Seed Expansion

After the 15K golden set trains initial LEM models, those models generate responses to 46K+ expansion prompts — without sandwich signing, because the ethics are now in the weights.

Seed Corpus

87,338 raw seeds generated by Gemini on TPU, exploring language heritage, shared histories, and cultural tensions across global regions.

Coverage

Region	Seeds	Notes
English	23K+	Well-represented
Chinese	20K+	Well-represented
Middle East	7K+	Well-represented
European	7K+	Well-represented
Russian	3.3K	Underrepresented
German	3.2K	Underrepresented
Latin America	2K	Underrepresented
Spanish	1.8K	Underrepresented

Missing entirely: Japanese, Korean, Thai, Vietnamese, Hindi/Urdu, Bengali, Tamil, Swahili, Yoruba, Amharic, indigenous languages.

Normalization

normalize-seeds deduplicates 87K raw seeds down to 46,331 unique expansion prompts in the expansion_prompts DuckDB table.

Expansion Generator

Script: lem_expand.py (Python) / core ml expand (Go)

Key Design Decision

Expansion uses no sandwich signing.
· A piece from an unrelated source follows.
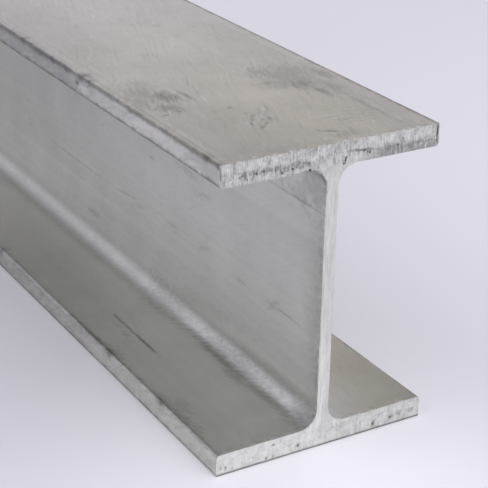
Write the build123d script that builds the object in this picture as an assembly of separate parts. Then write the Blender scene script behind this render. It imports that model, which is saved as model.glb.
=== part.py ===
from build123d import *
import os

# Aluminium I-beam: one extruded bar of structural stock, sawn square at both ends.
# It lies on its bottom flange, its length along Y, its flanges across X and its depth up Z.
# The origin is under the middle of the bar, on the plane that the bottom flange rests on.
# All lengths are millimetres, and the section is the four by three inch standard shape.

INCH = 25.4

# The section as the extrusion die cuts it.
SECTION_DEPTH = 4.0 * INCH
FLANGE_WIDTH = 3.0 * INCH
FLANGE_THICKNESS = 0.29 * INCH
WEB_THICKNESS = 0.17 * INCH
ROOT_FILLET_RADIUS = 0.25 * INCH

# A flange tip is soft where it turns to the inner face and nearly sharp at the outer face.
INNER_TIP_RADIUS = 3 / 64 * INCH
OUTER_TIP_RADIUS = 1 / 64 * INCH

# The bar is a two foot cut length.
STOCK_LENGTH = 24.0 * INCH


def plain_section():
    """Web and both flanges as one sharp-cornered face, centred on its two middle planes."""
    flange = Rectangle(FLANGE_WIDTH, FLANGE_THICKNESS)
    flange_height = (SECTION_DEPTH - FLANGE_THICKNESS) / 2
    web = Rectangle(WEB_THICKNESS, SECTION_DEPTH)
    return web + Pos(0, flange_height) * flange + Pos(0, -flange_height) * flange


def tip_corner_rows(section):
    """Corners at the flange tips, a left and a right one in each row, from the bottom up."""
    columns = section.vertices().group_by(Axis.X)
    return ShapeList(columns[0] + columns[-1]).group_by(Axis.Y)


def beam_section():
    """The section with its root fillets and rounded flange tips."""
    section = plain_section()
    left_tips, left_roots, right_roots, right_tips = section.vertices().group_by(Axis.X)
    section = fillet(left_roots + right_roots, ROOT_FILLET_RADIUS)
    outer_bottom, inner_bottom, inner_top, outer_top = tip_corner_rows(section)
    section = fillet(inner_bottom + inner_top, INNER_TIP_RADIUS)
    rows = tip_corner_rows(section)
    return fillet(rows[0] + rows[-1], OUTER_TIP_RADIUS)


def i_beam():
    """The section run out along the bar, half of the length each way from the origin."""
    standing_section = Plane.XZ * Pos(0, SECTION_DEPTH / 2) * beam_section()
    bar = extrude(standing_section, STOCK_LENGTH / 2, both=True)
    bar.label = "i_beam"
    return bar


os.makedirs("parts", exist_ok=True)
export_step(i_beam(), "parts/i_beam.step")
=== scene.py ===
from math import pi
import bpy
import numpy as np
from mathutils import Matrix, Vector
from mathutils.geometry import delaunay_2d_cdt


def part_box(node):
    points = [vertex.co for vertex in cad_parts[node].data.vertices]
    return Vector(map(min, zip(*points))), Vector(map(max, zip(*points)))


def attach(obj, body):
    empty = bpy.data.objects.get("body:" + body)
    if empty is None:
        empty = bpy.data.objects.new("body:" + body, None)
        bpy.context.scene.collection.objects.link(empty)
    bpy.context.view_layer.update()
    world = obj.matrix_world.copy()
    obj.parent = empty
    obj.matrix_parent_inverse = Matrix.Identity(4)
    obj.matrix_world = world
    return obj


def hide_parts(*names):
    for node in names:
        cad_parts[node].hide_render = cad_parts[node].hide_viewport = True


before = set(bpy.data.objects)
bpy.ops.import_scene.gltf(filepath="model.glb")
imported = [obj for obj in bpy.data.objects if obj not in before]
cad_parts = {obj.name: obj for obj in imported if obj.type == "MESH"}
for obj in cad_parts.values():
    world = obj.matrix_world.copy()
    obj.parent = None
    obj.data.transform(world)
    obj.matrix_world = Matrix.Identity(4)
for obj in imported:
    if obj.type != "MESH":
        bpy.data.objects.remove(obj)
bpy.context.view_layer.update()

# The bar is one aluminium extrusion, pushed hot through a die of this outline and stretched
# straight, then sawn off at both ends. The roots are filleted and the flange tips eased.
deg = pi / 180
bar_low, bar_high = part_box("i_beam")
front_end = bar_low.y
back_end = bar_high.y
bar_length = back_end - front_end
half_width = bar_high.x
bar_height = bar_high.z
half_web = 0.002159
foot_top = 0.007366
head_underside = bar_height - foot_top
root_radius = 0.00635
inner_tip_radius = 0.00119
outer_tip_radius = 0.0004

# Lines that rough spots in the die draw along the bar: place in the section, width and depth.
die_lines = [
    (-half_web, 0.0790, 0.00040, 0.00007),
    (-half_web, 0.0376, 0.00035, 0.00002),
    (half_web, 0.0655, 0.00040, 0.00005),
    (half_web, 0.0262, 0.00035, 0.00005),
    (0.0284, bar_height, 0.00030, 0.00003),
    (-0.0332, bar_height, 0.00030, 0.00003),
    (0.0140, 0.0, 0.00030, 0.00004),
]
# A gouge that a dragged load left along the foot.
gouge_x = -0.0238
gouge_start = front_end + 0.064
gouge_end = front_end + 0.101
gouge_width = 0.00042
gouge_depth = 0.00020
# Knocks on the flange tips and faces: place, reach and depth. The far half has random ones.
knocks = [
    ((-half_width, front_end + 0.0905, bar_height), 0.0024, 0.00030),
    ((-half_width, front_end + 0.0850, bar_height), 0.0012, 0.00020),
    ((-half_width, front_end + 0.0945, bar_height - 0.0036), 0.0011, 0.00018),
    ((-half_width, front_end + 0.0610, head_underside), 0.0013, 0.00022),
    ((-half_width, front_end + 0.0070, bar_height), 0.0010, 0.00014),
    ((-half_width, front_end + 0.1390, bar_height), 0.0017, 0.00020),
    ((-half_width, front_end + 0.0370, foot_top), 0.0013, 0.00020),
    ((-half_width, front_end + 0.0750, foot_top), 0.0014, 0.00020),
    ((-half_width, front_end + 0.1720, foot_top), 0.0017, 0.00022),
    ((half_width, front_end + 0.0240, bar_height), 0.0009, 0.00010),
    ((half_width, front_end + 0.0680, bar_height), 0.0012, 0.00008),
    ((half_width, front_end + 0.1330, foot_top), 0.0012, 0.00030),
]
chance = np.random.default_rng(24)
for y in np.linspace(0.28, 0.58, 6):
    side, level = chance.choice([-half_width, half_width]), chance.choice([bar_height, foot_top])
    knocks.append(((side, front_end + y, level), chance.uniform(0.0007, 0.0014), 0.00025))

# How far apart the outline's points lie on its flats, beside its corners, and at the least.
flat_step = 0.0034
corner_step = 0.0006
least_step = 0.0001


def close_steps(place, reach):
    """Places across a narrow mark, close enough together to shape it."""
    return place + reach * np.array([-2.0, -1.1, -0.5, 0.0, 0.5, 1.1, 2.0])


def spaced(places):
    """The places in order, without any that nearly touch the one before."""
    places = np.unique(places)
    return places[np.insert(np.diff(places) > least_step, 0, True)]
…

The trained LEM models have internalized the ethical framework, so prompts are simply [{"role": "user", "content": prompt}].

Backends

Backend	Flag	Description
MLX	`--backend mlx`	Direct model loading on M3 Ultra
API	`--backend api --api-url http://localhost:8090/v1`	OpenAI-compatible (llama.cpp, Ollama, vLLM, mlx_lm)

InfluxDB Coordination

Expansion progress tracked separately from golden set generation:

Measurement	Tags	Fields
`expansion_gen`	i, w, d, r	seed_id, gen_time, chars, model
`expansion_progress`	worker	completed, target, pct

Output

expansion-responses/expand-{worker}.jsonl

Workflow

Train LEM models on 15K golden set
Test: core ml expand --model path/to/LEM-12B --limit 10
Heuristic check: core ml score --tier 1 --limit 10
Full run: core ml expand --model path/to/LEM-12B
Score all: core ml score --tier 1 then --tier 2
Filter: core ml approve --threshold 6.0
Export + retrain on expanded set
Iterate